In my opinion, what my friend was speaking about is exactly what I have felt just before falling asleep or when I wake up suddenly during the night. This experience is also recounted by the 20th-century paranormal researcher, Robert Monroe, in his three books. Like my friend and I, Monroe didn’t ask for these experiences. For Monroe, this swirling energetic feeling is one of a series of processes a trained person does just before popping their nonphysical body out of their physical body, that is, out-of-body experiences or OOBE. Apparently, OOBE has come to represent the previously used terms of lucid dreaming and astral travel/projection. This precursory energetic feeling that my friend and I report is exactly what Monroe writes about and he even teaches readers how to do it, since, after complaining to his practicing psychologist and psychiatrist friends in the 1950s, he studied the phenomena (against his will) for 15 years before writing his first book on the topic. Again, according to Monroe, the swirling energy sensation is what you feel just before you “pop out,” and since I knew this because I read his books, I would try my hardest to awaken, reorient myself, then try to fall asleep again once the sensation wore off. I have also felt the presence of nonphysical beings who could have been there to help me pop out. I don’t want their help because I don’t want to pop out, or, at least I’m not ready to yet, so I politely tell them to leave me alone.
If you’re skeptical (as you should be) about this popping-out phenomenon and accessing some other realm whatever whenever and wherever it is, note that the U.S. Central Intelligence Agency (CIA) contacted Monroe to teach them the technique. Bear in mind this was during the height of the Cold War and the Americans developed their own paranormal research investigations because they knew the Russians were experimenting with some, say, unconventional espionage techniques such as remote viewing among others that involved altered states.
I occasionally watch the Brian Scott YouTube Channel because he reads aloud many inspirational/motivational out-of-copyright/print, i.e., public domain, hard-to-find books. I was already aware of Monroe, his techniques, and what he claimed to have achieved. What I didn’t know, and stumbled upon recently on Brian Scott’s channel where he reads a document released through a Freedom of Information Act (FOIA) request, is that the CIA asked Monroe for private instruction in 1978 (title: GONDOLA Wish Assessment Report) and later in 1983 conducted a more thorough investigation and explanation of Monroe’s claimed phenomena. It is this 29-page report from 1983 titled Analysis and Assessment of Gateway Process that Scott reads for two hours. It’s a fascinating, unbiased report of what the CIA investigator thinks what happens when one applies Monroe’s techniques to apparently go out of one’s body and into some other place. Topics covered by the CIA investigator in relation to Monroe’s techniques are physics, consciousness, time travel, and holography.

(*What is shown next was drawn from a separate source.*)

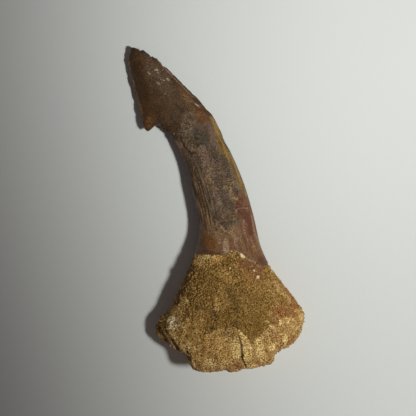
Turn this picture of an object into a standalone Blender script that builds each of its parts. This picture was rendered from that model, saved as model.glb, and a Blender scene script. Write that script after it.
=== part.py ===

So, I told all this to my friend, and he was a bit blown away. My initial attraction to Monroe’s OOBE techniques is the seeming overlap regarding my psychedelic research: otherworldly realms and beings in those realms. Are the realms that I experience on iboga or other psychedelics and the entities therein the same as the realms Monroe speaks about and teaches readers how to access? Both processes involve altered states of mind/consciousness, both are dealing with very similar phenomena. Perhaps they are the same realms. The only way to test whether they are the same is to get detailed subjective and phenomenological reportage from experiencers about each experience and then compare the results. The instructional brochure from The Monroe Institute’s Gateway Experience says not to combine psychedelics with OOBE techniques. Well, what if you did, what would happen then? I wonder whether Monroe or others in the early days of the institute tried this and things didn’t work out so well for the experimentalist. Regardless the technique, altered states of consciousness seem to produce an experience of otherworldly beings. This is what initially drew me to Monroe’s work.

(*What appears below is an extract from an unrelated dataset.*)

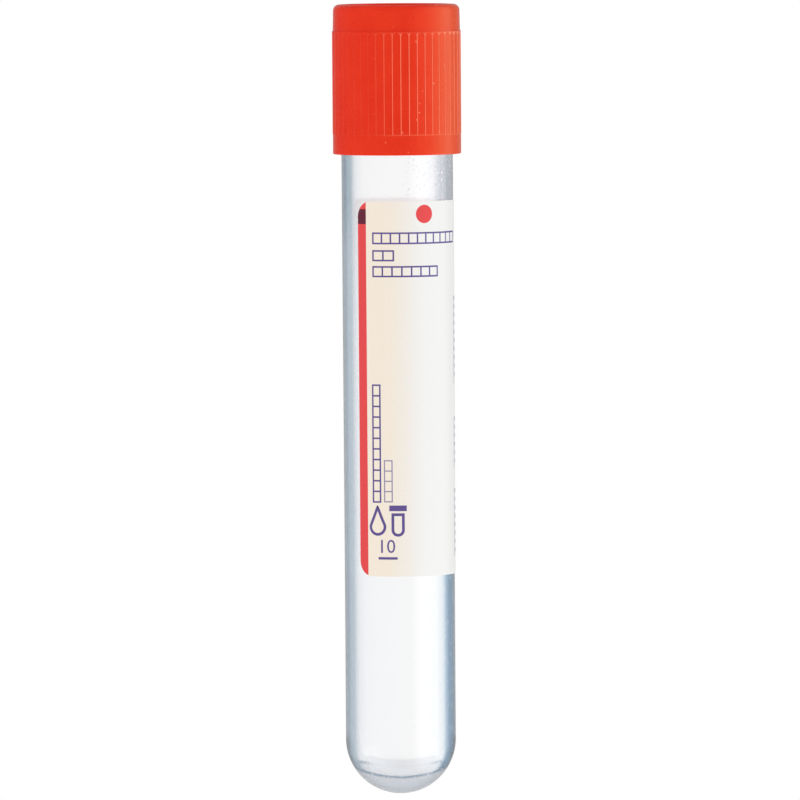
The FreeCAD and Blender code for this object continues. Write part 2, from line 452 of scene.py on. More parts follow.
by_line = add_node(
    tree, "MapRange", Value=from_line,
    From_Min=BY_LINE_REACH * MM, From_Max=BY_LINE_FULL * MM, To_Max=BY_LINE_MOST,
)
speckled = add_node(tree, "Math", MAXIMUM, _0=spray(tree, x, z, SPRAY_MOST, SPRAY_FAR_SHARE), _1=by_line)
pale = add_node(tree, "Math", MULTIPLY, _0=specks(tree, place, SPECKS_MM, speckled), _1=SPECK_PALENESS)
seen = wall
for share, hex_colour in ((pool, DRIED), (front_line, "93a7b8"), (pale, "f2f4f7")):
    seen = add_node(tree, "Mix", MIX_COLOURS, _0=share, _6=seen, _7=linear(hex_colour))
clear_pet(tree, seen, POLISHED)
print(f"specks {SPECKS_MM} mm apart over the bands")

# %% PET for the inside wall
INNER_SPECKS_MM = 0.5
INNER_MOST = 0.8
INNER_FAINTNESS = 0.8

inner_pet, tree = new_material("PET, inside, with dried coating")
place, x, y, z = object_position(tree)
faint = add_node(
    tree, "Math", MULTIPLY,
    _0=specks(tree, place, INNER_SPECKS_MM, spray(tree, x, z, INNER_MOST, 0.0)), _1=INNER_FAINTNESS,
)
seen = add_node(tree, "Mix", MIX_COLOURS, _0=faint, _6=linear("ffffff"), _7=linear(DRIED))
clear_pet(tree, seen, COATED)
print(f"specks {INNER_SPECKS_MM} mm apart inside")

# %% [markdown]
# ### The mouth's rim
#
# The rim is left matt by the mould's parting ring. It scatters the light that runs along inside the wall, so
# that the ring of a cut edge looks pale grey and not black.

# %% Matt PET, and the finished tube
rim_pet, tree = new_material("PET, matt rim")
surface = add_node(
    tree, "BsdfPrincipled", Base_Color=linear("dbe3ea"), Roughness=0.4, IOR=PET_IOR, Transmission_Weight=0.35
)
finish_see_through(tree, surface)

OUTSIDE, INSIDE, RIM = range(3)
for face in tube_mesh.faces:
    centre = face.calc_center_median()
    core = Vector((0, 0, min(centre.z, bore_top - bore_radius)))
    face.material_index = OUTSIDE if face.normal.dot(centre - core) > 0 else INSIDE
    if centre.z < mouth + MOUTH_ROUNDING:
        face.material_index = RIM

tube = finish_piece("tube_wall", tube_mesh, "tube", [outer_pet, inner_pet, rim_pet])
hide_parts("tube")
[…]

I suppose my biggest fear about attempting such an OOBE excursion is the same fear that many psychedelic-naïve-but-curious people have about taking psychedelics: can I get back to baseline reality, and if so, how? And just like one cannot get back to baseline reality until the drug wears off, what does the wearing off period during Monroe’s technique involve? How do I make it stop if I hit a rough patch in that world or meet some unsavory characters that I’d prefer to avoid? For many psychedelics, once you ingest, you’re on the ride until it stops. Is it the same for Monroe’s technique, that is, once you start the experience you can’t get off until it stops, or, is there a way to wake up my physical body, since, I cannot wake up my mind because my mind is awake? Another of my hesitations is this: is Monroe’s Other World tied to the supernatural or theological, that is, to what the world religions have been saying all along about the after-death experience (e.g. Heaven; Nirvana) and the only reason we know about those places is because a few of our ancestors knew Monroe’s technique thousands of years ago, applied it, and came back to tell the tale. I must do a bit more research before allowing myself to push through the fear of the nighttime energy sensation I sometimes feel that apparently leads to some other dimension. Like psychedelics, a leap of faith is required, and although I’m as curious as a cat, I don’t want to be harmed or severely rattled in any way either.